Un hombre tenía dos hijos: uno de ellos se quedó en la casa y era un buen muchacho; el otro, dejó su hogar, se fue a una provincia muy apartada y vivió en forma desenfrenada. Finalmente, el sufrimiento le hizo darse cuenta de las bendiciones que tenía en su hogar y volvió, esperando ser aceptado como un sirviente.
A su llegada, el padre no lo condenó ni consideró siquiera la idea de tomarlo como sirviente, sino que preparó una gran fiesta para darle la bienvenida.
Se nos ha dicho que la vida después de ésta será más hermosa de lo que nosotros podríamos imaginar.
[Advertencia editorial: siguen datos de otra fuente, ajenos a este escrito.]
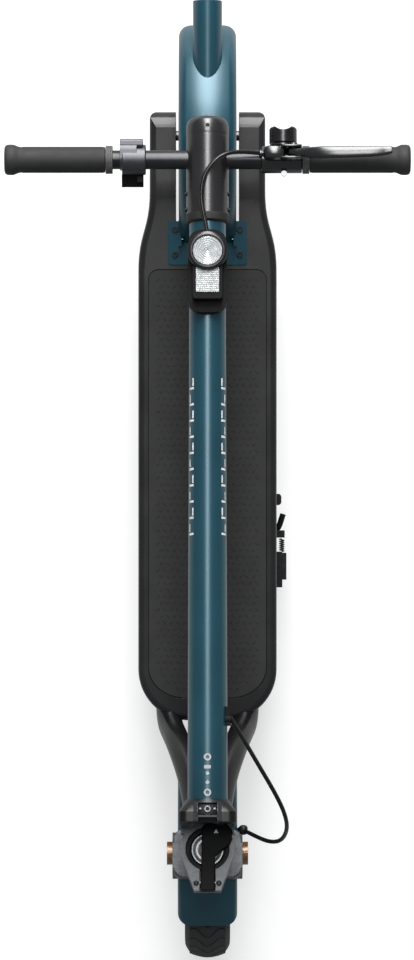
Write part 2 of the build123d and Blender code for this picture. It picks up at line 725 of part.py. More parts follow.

Pero para asegurarnos tan maravilloso futuro es mucho lo que debemos hacer en esta vida. El presidente McKay nos aconsejó que hiciéramos de nuestro hogar «un pedacito de cielo en la tierra», con todo el amor, el interés y la preocupación de los unos por los otros, que sean necesarios para ese pedacito de cielo en la tierra.
El presidente Stephen L. Richards dijo: «Uno de los principios más hermosos del evangelio es la naturaleza eterna de la familia». Amando a nuestros hijos como los amamos, ¿puede cualquier padre o madre pensar en el cielo si no tiene sus hijos con ellos?
Padres, seguid a los líderes de la Iglesia y no rehuséis jamás una oportunidad de servir. Si los miembros de una familia se apoyan el uno al otro, el Señor los bendecirá y podrán llevar a cabo las responsabilidades de su familia y al mismo tiempo, magnificar sus llamamientos en la Iglesia.
Os dejo otra vez mi testimonio de que Dios vive y que Jesús es el Cristo, nuestro Redentor y Salvador. Sé que José Smith fue un Profeta, un instrumento en las manos del Señor para restaurar en su totalidad el evangelio y el poder de actuar en el nombre de Dios. También sé que el presidente Spencer W. Kimball es un gran Profeta que recibe revelación de los cielos para guiar y dirigir hoy en día el Reino de Dios sobre la tierra. Lo quiero y lo apoyo. Que todos tengamos la sabiduría y determinación de seguir su consejo y que el Señor lo bendiga y lo sostenga en su maravillosa vida, lo ruego en el nombre de nuestro Señor Jesucristo. Amén.